Massive amounts of data are being generated and stored every day, in all manner of shapes. From vacation photos being uploaded to iCloud, to Amazon tracking spending habits for every user, to the medical industry sequencing DNA in the battle against disease. To be able to store this information, it is often necessary to compress it. With the amount of data generated growing at unprecedented speeds, compression technology is ever more important.
In the simplest scenario, to be able use any part of some compressed data, it is necessary to compress it first, even if only a small part is relevant. Techniques exist that allows us to access parts of, or even run algorithms on, the data without decompressing the whole data set.
This is what we call compressed computation. Not only does this save valuable storage space (for the uncompressed data) and time (decompressing data that is not necessary), but it can even significantly
outcompete uncompressed solutions, as the amount of data to process is smaller. Compressed computation is well studied for low-repetitive data, which is data that is not very structured and thus does not compress particularly well. It is not well understood for highly repetitive data however, such as genomes where typical figures estimate that a pair of human genomes are 99.9% similar. For such data it should be possible to achieve high performance with compressed computation techniques.
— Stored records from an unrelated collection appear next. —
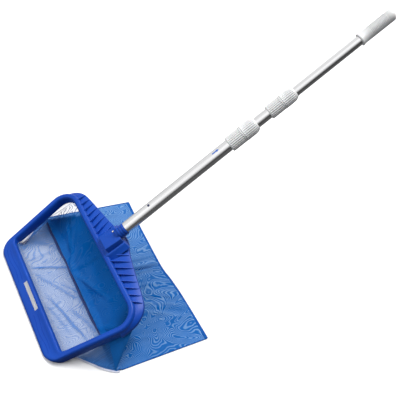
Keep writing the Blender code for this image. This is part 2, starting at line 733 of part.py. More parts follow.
build_head_frame()
build_handle_block()
build_block_screw()
build_clip_spring()
build_buttons()
build_bag_spline()
build_bag()
build_bag_trim()
build_pole()
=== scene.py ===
"""The finished looks of a pool leaf skimmer: a moulded rake head, a mesh bag and a telescopic pole.

Metres, in the row frame. Three local frames carry the pieces, as in the CAD model:
  head frame    x along the lip, y up the head's slope, z out of the head's top face
  pole frame    z along the pole from the end of the outer tube, -y towards the pole's upper side
  ground frame  the ground under the lip, unrotated
"""

import json
import math

import bmesh
import bpy
from mathutils import Matrix, Vector, noise

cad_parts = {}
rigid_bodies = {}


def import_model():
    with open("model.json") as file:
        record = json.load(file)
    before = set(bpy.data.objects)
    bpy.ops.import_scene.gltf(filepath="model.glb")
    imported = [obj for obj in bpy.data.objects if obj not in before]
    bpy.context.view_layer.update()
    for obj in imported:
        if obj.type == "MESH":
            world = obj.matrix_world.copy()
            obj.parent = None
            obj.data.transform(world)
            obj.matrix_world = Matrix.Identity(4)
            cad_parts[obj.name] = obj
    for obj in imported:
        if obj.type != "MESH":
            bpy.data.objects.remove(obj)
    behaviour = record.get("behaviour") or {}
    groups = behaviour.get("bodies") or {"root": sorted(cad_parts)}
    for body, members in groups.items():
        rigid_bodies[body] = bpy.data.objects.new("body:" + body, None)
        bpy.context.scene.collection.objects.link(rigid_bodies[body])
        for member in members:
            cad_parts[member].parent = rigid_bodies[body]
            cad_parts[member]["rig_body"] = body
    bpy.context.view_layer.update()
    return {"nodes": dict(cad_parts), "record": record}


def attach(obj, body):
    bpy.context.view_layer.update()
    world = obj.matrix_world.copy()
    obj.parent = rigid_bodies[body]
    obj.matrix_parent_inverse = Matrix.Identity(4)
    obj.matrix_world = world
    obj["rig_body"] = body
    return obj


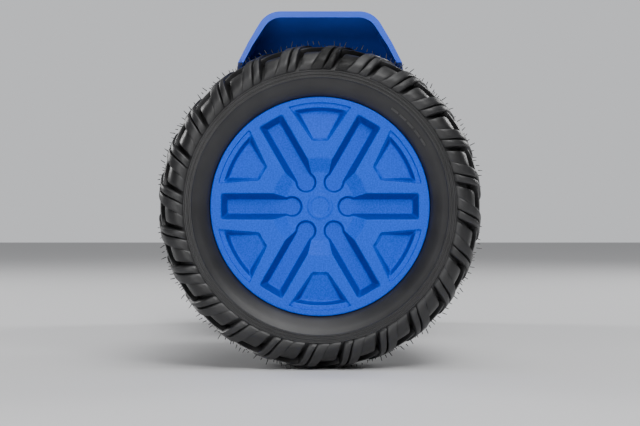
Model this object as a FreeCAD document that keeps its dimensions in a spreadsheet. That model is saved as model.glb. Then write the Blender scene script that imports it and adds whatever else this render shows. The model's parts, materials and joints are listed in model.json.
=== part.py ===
"""Self balancing hoverboard: two hinged half decks, two hub motor wheels.

Frame: origin on the floor under the middle, +X along the axle to the right
wheel, +Y to the front, +Z up.  Millimetres.
"""
import FreeCAD
import Part
import Sketcher
import math
import os
import re

SIZES = {
    # wheel
    "axle_up": 100.0, "wheel_x": 292.0, "tyre_rad": 100.0, "tyre_half": 45.0,
    "bead_rad": 62.0, "flange_rad": 67.2, "drum_bore": 57.0, "shaft_rad": 8.5,
    "gap_rad": 53.3, "stator_rad": 52.5,
    # deck halves
    "deck_top": 122.0, "belly": 52.0, "waist_belly": 68.0,
    "deck_half": 88.0, "waist_half": 37.0,
    "half_gap": 3.0, "waist_x": 26.0, "flare_x": 62.0, "deck_x": 96.0,
    "arch_x": 214.0, "end_x": 243.0, "skin": 3.0,
    # hood over the tyre, measured from the axle
    "hood_up": 121.9, "hood_half": 33.3, "kink_up": 102.8, "kink_half": 44.7,
    "foot_up": 18.0, "hood_out": 299.0, "hood_roof": 3.8, "hood_side": 2.4,
    # centre pivot
    "tube_rad": 11.0, "tube_bore": 8.0, "bush_rad": 13.5, "collar_rad": 17.5,
    "collar_in": 8.0, "collar_out": 60.0,
    # frame and electrics
    "plate_low": 90.0, "plate_high": 96.0, "frame_half": 70.0, "frame_end": 232.0,
    "pad_near": 72.0, "pad_far": 196.0, "pad_half": 66.0, "pad_top": 124.0,
    "cable_rad": 2.5,
}

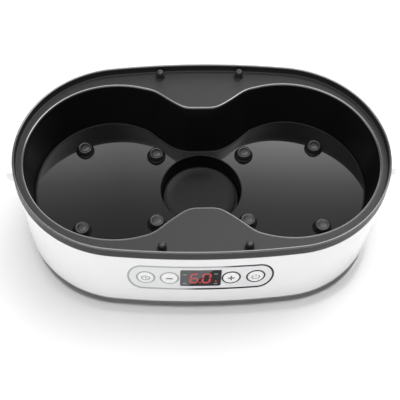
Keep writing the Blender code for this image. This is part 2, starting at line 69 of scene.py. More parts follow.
# Tub. Sizes that no node's box gives repeat the CAD's.
RIM_HALF_LENGTH, RIM_HALF_DEPTH, LIP_TOP_Z = box("tub")[1]
RIM_END_RADIUS = 0.1143
LAND_Z = 0.1093
LIP_THICKNESS = 0.0024
SKIRT_BOTTOM_Z = 0.1045
FLOOR_Z = 0.0501
TUB_WALL = 0.0022
WELL_CENTRE_X = 0.0897
WELL_RADIUS = 0.0960
NECK_HALF_WIDTH = 0.0623
NECK_FRONT = 0.0602
NECK_BACK = 0.0643
NECK_BLUNT_FRONT = 0.0140
NECK_BLUNT_BACK = 0.0160
NECK_BLEND_START = 0.036
NECK_BLEND_LENGTH = 0.026
NECK_REACH = 0.075
WALL_DRAFT = 0.0058
NECK_DRAFT = 0.0075
DISH_DEPTH = 0.0015
RECESS_RADIUS = 0.0437
HEATER_LEDGE_Z = 0.0282
HEATER_LEDGE_RADIUS = 0.0350
SECTIONS = 288

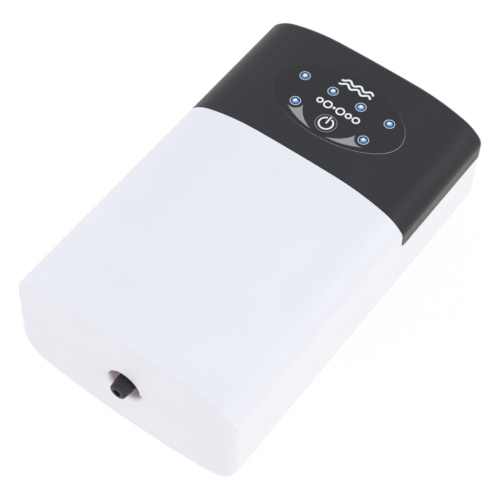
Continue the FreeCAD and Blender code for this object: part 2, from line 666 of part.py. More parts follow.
def battery():
    cell = new_body("battery_cell", "0 - cell_half", "cell_y", "cell_z")
    cylinder(cell, "Additive", "cell_r", "cell_half + cell_half", axis="x")
    soften(cell, "Fillet", "0.8", lambda p, e: e.Curve.TypeId == "Part::GeomCircle")
    tabs = (("battery_tab_positive", "0 - cell_half - tab_t"), ("battery_tab_negative", "cell_half"))
    for label, x in tabs:
        boxy(label, x, "cell_y - 3", "cell_z - 2.5", ("tab_t", "tab_w", "tab_high"))
    foam = new_body("battery_foam", "0", "cell_y", "cell_z")
    block(foam, "Additive", ("foam_w", "foam_l", "5"), ("0 - 12", "0 - 4.5", "0 - cell_r - 3"))
    cylinder(foam, "Subtractive", "cell_r + 0.02", "80", ("0 - 40", "0", "0"), "x")


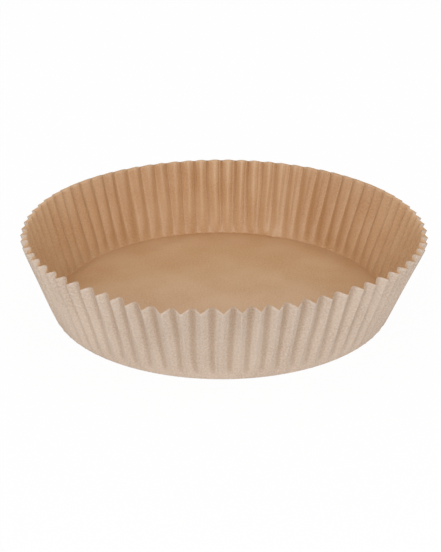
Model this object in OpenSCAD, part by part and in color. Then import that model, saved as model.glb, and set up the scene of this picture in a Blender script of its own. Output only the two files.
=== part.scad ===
// A round fluted paper liner for an air fryer basket. One disc of baking paper is pressed into
// a flat floor and a leaning wall, and the wall takes up its spare paper in even flutes.
// Millimetres, +Z up, with the origin at the centre of the floor's underside.

/* [Floor] */
// Diameter of the flat floor, measured at the fold where the wall begins
floor_d = 200; // [120:1:260]

/* [Wall] */
// Length of the wall up its slope, from the fold to the rim
wall_length = 50; // [25:1:70]
// Angle of the wall away from upright, in degrees
wall_lean = 18; // [8:1:40]

/* [Flutes] */
// Number of flutes round the wall
flute_count = 76; // [40:4:88]
// Reach of the rounded inner fold to either side of its middle, as a share of a flute
fold_reach = 0.2; // [0.1:0.01:0.3]

/* [Paper] */
// Thickness of the paper
paper_t = 0.06; // [0.04:0.01:0.3]

/* [Hidden] */

// Rings of points up the wall, closer together near the fold, where a flute deepens fastest.
ring_count = 5;
ring_gather = 1.6;
// Points of one flute, as shares of it: the ridge outside is one crease at 0, and the fold
// inside is rounded about a half.
flute_points = [
    0,
    0.5 - fold_reach,
    0.5 - fold_reach / 2,
    0.5,
    0.5 + fold_reach / 2,
    0.5 + fold_reach
];
column_count = flute_count * len(flute_points);
floor_r = floor_d / 2;
// Step along the wall, in mm and in degrees, for the slopes that give the paper's own direction.
slope_step = 0.01;

// Depth of the flutes at a distance s up the wall, from ridge to fold. Paper can't stretch, so
// half a flute is as wide as the flat disc gives it there, and its slope is what is left over
// from the leaning wall's own girth.
function depth_at(s) =
    let (flat_r = floor_r + s, wall_r = floor_r + s * sin(wall_lean))
    PI / flute_count * sqrt(flat_r ^ 2 - wall_r ^ 2);

// Height of the wave at a share u of the flute: 1 on the ridge, -1 in the middle of the fold,
// straight on the flanks and a parabola round the fold.
function wave(u) =
    let (from_ridge = abs(u - round(u)), from_fold = 0.5 - from_ridge)
    from_fold > fold_reach ? 1 - 4 * from_ridge / (1 - fold_reach)
    : 2 * from_fold ^ 2 / (fold_reach * (1 - fold_reach)) - 1;

// A point of the wall's outer face, at a distance s up the wall and an angle a round it.
function wall_point(s, a) =
    let (
        stand_out = wave(a * flute_count / 360) * depth_at(s) / 2,
        r = floor_r + s * sin(wall_lean) + stand_out * cos(wall_lean),
        z = s * cos(wall_lean) - stand_out * sin(wall_lean)
    )
    [r * cos(a), r * sin(a), z];

// The way in through the paper at a point of the wall, as a unit vector.
function inward(s, a) =
    let (
        up = wall_point(s + slope_step, a) - wall_point(s - slope_step, a),
        along = wall_point(s, a + slope_step) - wall_point(s, a - slope_step),
        n = cross(up, along)
    )
    n / norm(n);

// The same point of the wall's inner face, one paper thickness in. At the fold it lies where
// the inner faces of the floor and the wall meet.
function inner_point(s, a) =
    let (mitre = (1 - sin(wall_lean)) / cos(wall_lean))
    s == 0 ? [(floor_r - paper_t * mitre) * cos(a), (floor_r - paper_t * mitre) * sin(a), paper_t]
    : wall_point(s, a) + paper_t * inward(s, a);

function ring_height(j) = wall_length * (j / ring_count) ^ ring_gather;
function column_angle(i) =
    let (points = len(flute_points))
    (floor(i / points) + flute_points[i % points]) * 360 / flute_count;

// The triangles of a four-sided patch whose corners are given in order.
function patch(a, b, c, d) = [[a, b, c], [a, c, d]];

// The whole sheet: outer face, inner face, rim edge, and a fan of triangles under and over
// the floor.
module pressed_sheet() {
    rings = [0 : ring_count];
    columns = [0 : column_count - 1];
    face_size = (ring_count + 1) * column_count;
    underside_centre = 2 * face_size;
    top_centre = underside_centre + 1;

    outer = [for (j = rings, i = columns) wall_point(ring_height(j), column_angle(i))];
    inner = [for (j = rings, i = columns) inner_point(ring_height(j), column_angle(i))];
    centres = [[0, 0, 0], [0, 0, paper_t]];

    function next(i) = (i + 1) % column_count;
    function out(j, i) = j * column_count + i;
    function in(j, i) = face_size + out(j, i);

    wall_faces = [
        for (j = [0 : ring_count - 1], i = columns)
            each concat(
                patch(out(j, i), out(j + 1, i), out(j + 1, next(i)), out(j, next(i))),
                patch(in(j, i), in(j, next(i)), in(j + 1, next(i)), in(j + 1, i))
            )
    ];
    rim_faces = [
        for (i = columns)
            each patch(
                out(ring_count, i),
                in(ring_count, i),
                in(ring_count, next(i)),
                out(ring_count, next(i))
            )
    ];
    floor_faces = [
        for (i = columns)
            each [
                [underside_centre, out(0, i), out(0, next(i))],
                [top_centre, in(0, next(i)), in(0, i)]
            ]
    ];
    polyhedron(concat(outer, inner, centres), concat(wall_faces, rim_faces, floor_faces), 2);
}

module paper_liner() {
    color("#C49A6E")
        pressed_sheet();
}

paper_liner();
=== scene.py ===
"""A round fluted air fryer liner of baking paper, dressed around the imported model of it."""

import math

import bmesh
import bpy
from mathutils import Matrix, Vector, noise


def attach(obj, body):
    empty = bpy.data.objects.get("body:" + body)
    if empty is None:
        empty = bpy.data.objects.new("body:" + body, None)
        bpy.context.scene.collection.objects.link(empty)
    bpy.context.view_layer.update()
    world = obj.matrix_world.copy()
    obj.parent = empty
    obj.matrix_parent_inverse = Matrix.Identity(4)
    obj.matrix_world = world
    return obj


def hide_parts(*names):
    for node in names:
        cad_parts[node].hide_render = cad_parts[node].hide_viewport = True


MM = 0.001

# The liner's sizes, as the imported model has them
FLOOR_RADIUS = 100 * MM
WALL_LENGTH = 50 * MM
WALL_LEAN = math.radians(18)
FLUTES = 76
FOLD_REACH = 0.2
PAPER = 0.06 * MM

# Columns of points in one flute, and the radii of the rings on the flat disc
FLUTE_COLUMNS = 12
FLOOR_RINGS_MM = (6, 14, 24, 34, 43, 52, 60, 67, 74, 80, 85, 89, 92, 94.5, 96.3, 97.6, 98.5)
CREASE_RINGS_MM = (99.3, 99.7, 100, 100.4, 101, 102, 103.4, 105)
WALL_RINGS = 25

# The crease between floor and wall is pressed over this much paper to either side
CREASE_REACH = 0.6 * MM

# The flutes stray sideways in two soft waves, and their depths differ in one. Each wave has its
# reach, as a share of a flute's width or depth, its number of cells round the liner, its seed, and
# how far the seed has drifted at the rim. The sway is whole from this share of the wall up
FLUTE_SWAYS = (
    (0.13, 30, 5.5, 0.9),
    (0.12, 70, 8.5, 1.3),
)
FLUTE_DEPTH_SPREAD = (0.15, 40, 0.0, 1.7)
WHOLE_SWAY_CLIMB = 0.25

# A thin second crease down one flank, on the flutes that the press caught twice: the column of
# points that it follows, its depth, the share of the wall where it is whole, and its share of the
# shade painted on an outer ridge
DOUBLED_FLUTES = (7, 11, 12, 13, 14, 15, 16, 17, 18, 19, 27, 38, 39, 51, 60, 61, 70)
SECOND_CREASE_COLUMN = 3
SECOND_CREASE_DEPTH = 0.5 * MM
WHOLE_SECOND_CREASE_CLIMB = 0.4
SECOND_CREASE_SHADE = 0.85

# The rim wanders in a soft wave: how far, the number of its cells, and its seed
RIM_WANDER = (0.9 * MM, 9, 3.1)

# Where handling has pushed the rim out or in: angle and half-width in degrees, then the push. The
# push fades down the wall by this power
RIM_PUSH_POWER = 1.3
RIM_PUSHES = (
    (0, 42, 2.0 * MM),
    (180, 38, -1.4 * MM),
    (-105, 9, 2.6 * MM),
    (-58, 20, -1.9 * MM),
    (-128, 10, -0.9 * MM),
)

# The rim stands a little higher at the inner folds than at the outer ridges, which fades too
RIM_SCALLOP = 0.33 * MM
RIM_SCALLOP_POWER = 3

# Shade is painted into the paper in the crease, and this far over the floor beside it. A share of
# that painted shade goes up the foot of the wall
CREASE_SHADE_REACH = 5 * MM
FOOT_SHADE_SHARE = 0.45

# The shade painted in the flutes' valleys is whole from a share of the wall up. It has this strength
# at the foot, one at the rim, and a share less at the two sides
WHOLE_SHADE_CLIMB = 0.125
FLUTE_SHADE_AT_FOOT = 0.7
SIDE_SHADE_LOSS = 0.6

# A paler highlight is painted on the inner folds under the rim, over about this much of the wall
RIM_HIGHLIGHT_REACH = 5 * MM

# Where shade is painted darker on the inner folds, and less shade is painted on the outer ridges and
# the crease: angle and half-width in degrees, then how much
FOLD_SHADES = (
    (46, 22, 0.6),
    (130, 26, 0.42),
)

# The floor bows up a little inside its crease
FLOOR_BOW = 1.0 * MM
FLOOR_BOW_REACH = 4 * MM

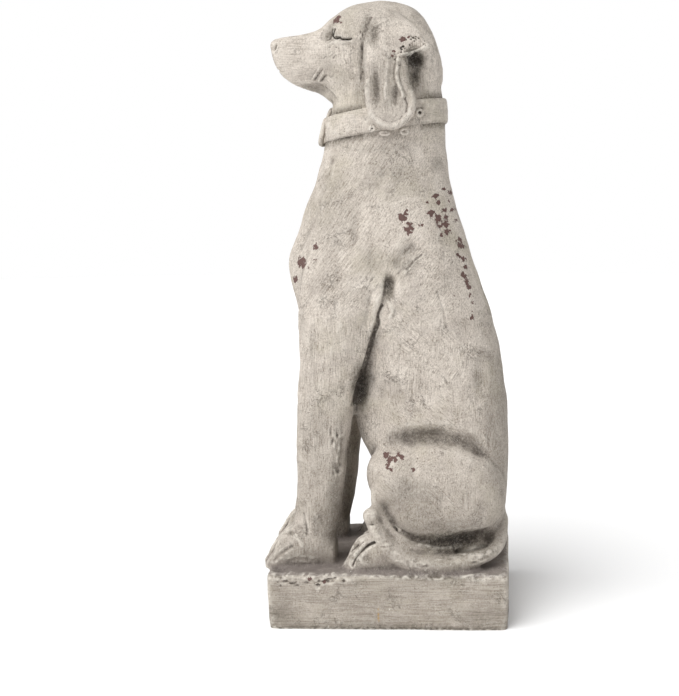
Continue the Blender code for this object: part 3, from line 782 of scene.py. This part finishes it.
# %% Broken edge of the plinth, pits of the tail and forelegs
side_x, end_y, underside = PLINTH_WIDTH / MM / 2, PLINTH_LENGTH / MM / 2, -PLINTH_TOP / MM
rng = np.random.default_rng(21)
for _ in range(46):
    y, h = rng.uniform(-114, -44), rng.uniform(-12, 1)
    skin.press((side_x, y, h),
        (9, rng.uniform(1.6, 7), rng.uniform(1.1, 2.6)), rng.choice([-1.4, -0.9, 1.2]))
for _ in range(40):
    turn, h = rng.uniform(0, 2 * np.pi), -1.0
    x, y = side_x * np.sign(np.cos(turn)), end_y * np.sin(turn)
    skin.press((x, y, h), (8, rng.uniform(4, 12), 4), -0.9)
skin.store()
skin.p[:, 2] = np.maximum(skin.p[:, 2], underside)
skin.store()
rng = np.random.default_rng(22)
for x, y, h, radius in rng.choice(smooth_rows(TAIL, 300)[80:], 40):
    turn = rng.uniform(-0.5, 1.3)
    at = (x + radius * np.cos(turn), y, h + radius * np.sin(turn))
    skin.press(at, (4, rng.uniform(2, 8), rng.uniform(1.4, 2.6)), rng.choice([-0.7, -0.5, 0.5]))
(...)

Most existing methods for compressed computation focus on worst-case analysis with regards to the size of the data, which is the typical analysis for compression. For compressed computation on real world data however, this is often too pessimistic and can lead to discrepancies between theory and practice. To remedy this we aim to find parameters that allow us to do a finer analysis
that more closely match the actual performance of our algorithms. These analytical tools can then be used to shape our algorithms such that they adapt to the specific problem using these parameters.
The goal of this project is to explore this area, by utilizing fine-grained parameters to achieve more accurate analysis of existing compressed computation techniques, as well as develop new adaptive algorithms that take advantage of these tools to outperform current compressed computation techniques.